The derivative security is fully vested.
This stock option award was previously reported as an option relating to 26,292 shares of the Issuer's Series B common stock at an exercise price of $18.03 per share and was adjusted as a result of the Dividend. In connection with the Dividend, all stock options held by the reporting person with respect to the Issuer's common stock were adjusted pursuant to the anti-dilution provisions of the incentive plan under which such award was granted, such that the reporting person received an adjustment to (i) the exercise price and (ii) the number of shares relating to such option. These adjustments were approved by the Issuer's board of directors pursuant to Rule 16b-3.
This stock option award was previously reported as an option relating to 153,806 shares of the Issuer's Series B common stock at an exercise price of $23.87 per share and was adjusted as a result of the Dividend. In connection with the Dividend, all stock options held by the reporting person with respect to the Issuer's common stock were adjusted pursuant to the anti-dilution provisions of the incentive plan under which such award was granted, such that the reporting person received an adjustment to (i) the exercise price and (ii) the number of shares relating to such option. These adjustments were approved by the Issuer's board of directors pursuant to Rule 16b-3.
This stock option award was previously reported as an option relating to 730,273 shares of the Issuer's Series B common stock at an exercise price of $25.11 per share and was adjusted as a result of the Dividend. In connection with the Dividend, all stock options held by the reporting person with respect to the Issuer's common stock were adjusted pursuant to the anti-dilution provisions of the incentive plan under which such award was granted, such that the reporting person received an adjustment to (i) the exercise price and (ii) the number of shares relating to such option. These adjustments were approved by the Issuer's board of directors pursuant to Rule 16b-3.
This stock option award was previously reported as an option relating to 175,281 shares of the Issuer's Series B common stock at an exercise price of $27.77 per share and was adjusted as a result of the Dividend.
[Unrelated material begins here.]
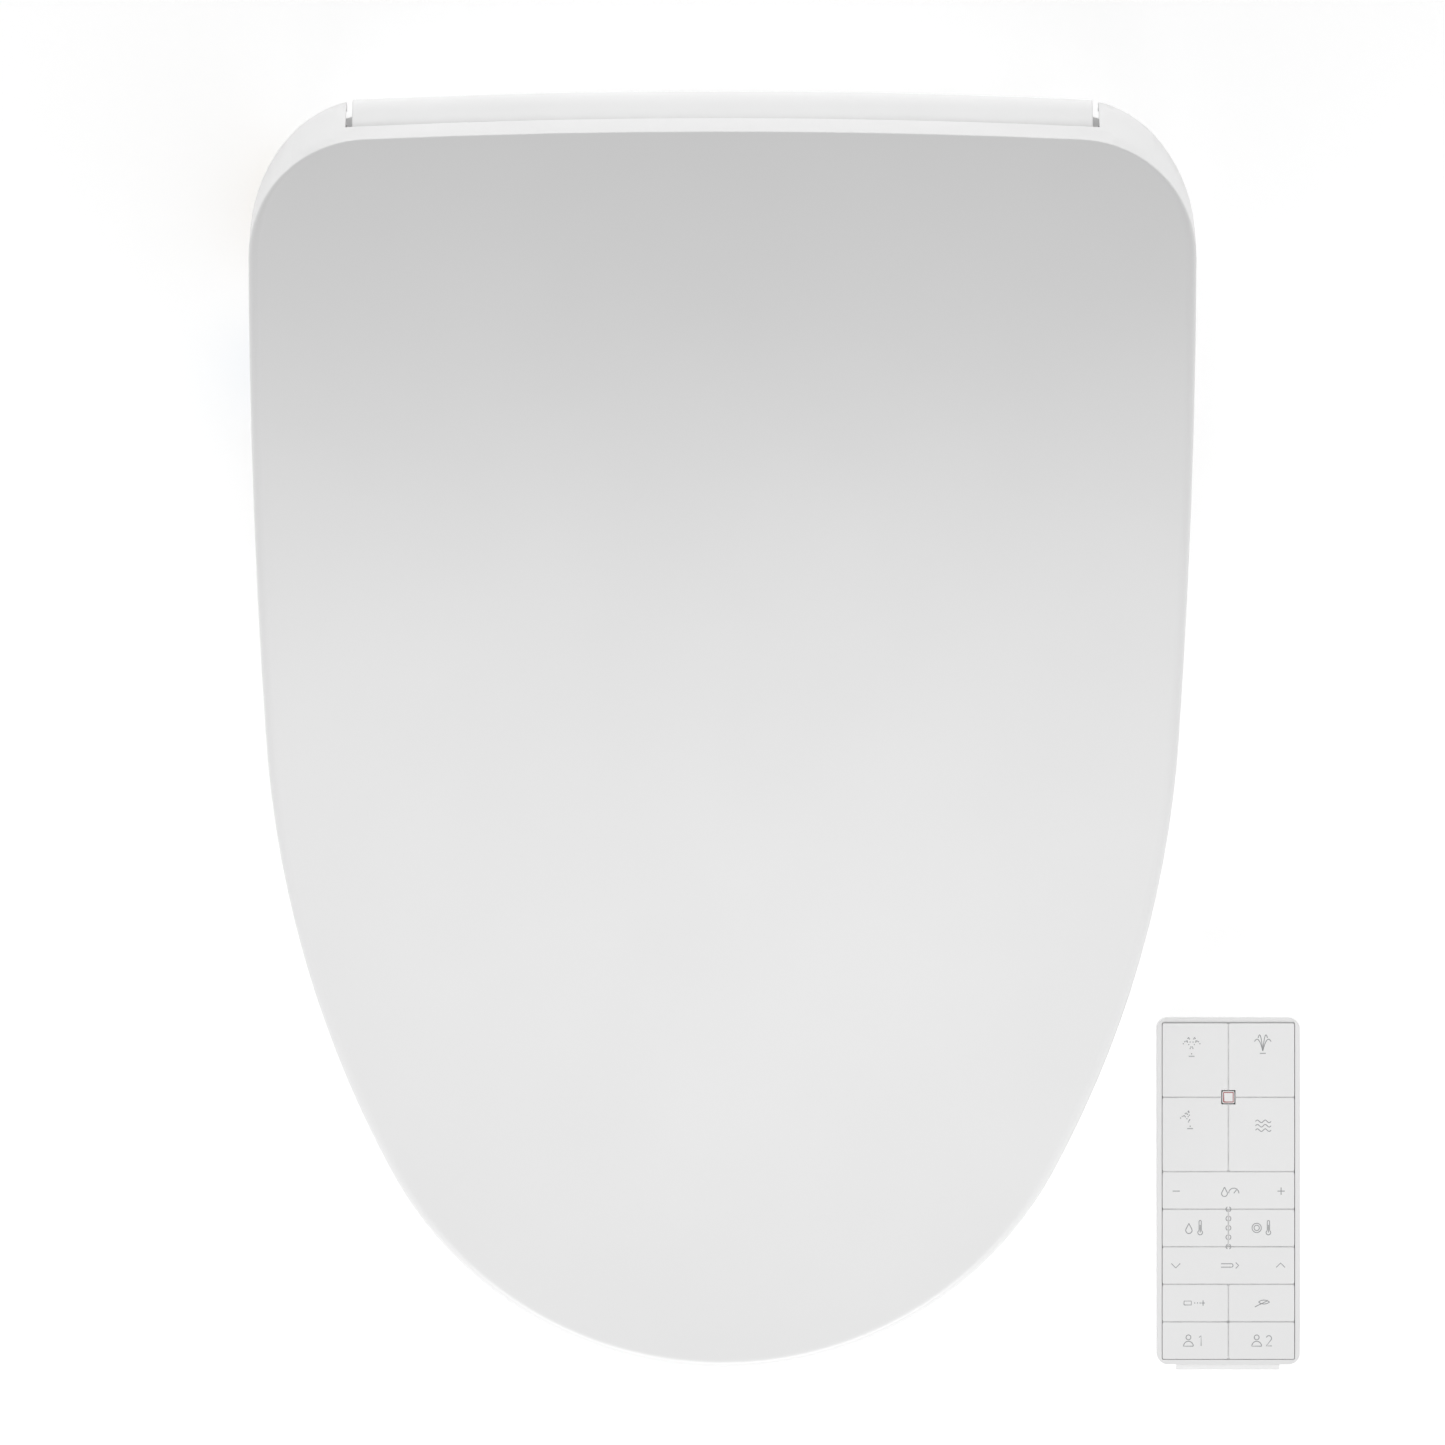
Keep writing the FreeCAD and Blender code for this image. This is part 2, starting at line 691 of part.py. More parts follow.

In connection with the Dividend, all stock options held by the reporting person with respect to the Issuer's common stock were adjusted pursuant to the anti-dilution provisions of the incentive plan under which such award was granted, such that the reporting person received an adjustment to (i) the exercise price and (ii) the number of shares relating to such option. These adjustments were approved by the Issuer's board of directors pursuant to Rule 16b-3.
This stock option award was previously reported as an option relating to 112,436 shares of the Issuer's Series B common stock at an exercise price of $29.41 per share and was adjusted as a result of the Dividend. In connection with the Dividend, all stock options held by the reporting person with respect to the Issuer's common stock were adjusted pursuant to the anti-dilution provisions of the incentive plan under which such award was granted, such that the reporting person received an adjustment to (i) the exercise price and (ii) the number of shares relating to such option. These adjustments were approved by the Issuer's board of directors pursuant to Rule 16b-3.
This stock option award was previously reported as an option relating to 646,352 shares of the Issuer's Series B common stock at an exercise price of $29.87 per share and was adjusted as a result of the Dividend. In connection with the Dividend, all stock options held by the reporting person with respect to the Issuer's common stock were adjusted pursuant to the anti-dilution provisions of the incentive plan under which such award was granted, such that the reporting person received an adjustment to (i) the exercise price and (ii) the number of shares relating to such option. These adjustments were approved by the Issuer's board of directors pursuant to Rule 16b-3.
The Reporting Person is voluntarily filing this Form 4 to report the receipt of Preferred Shares in the Dividend and the equity award adjustments as described above.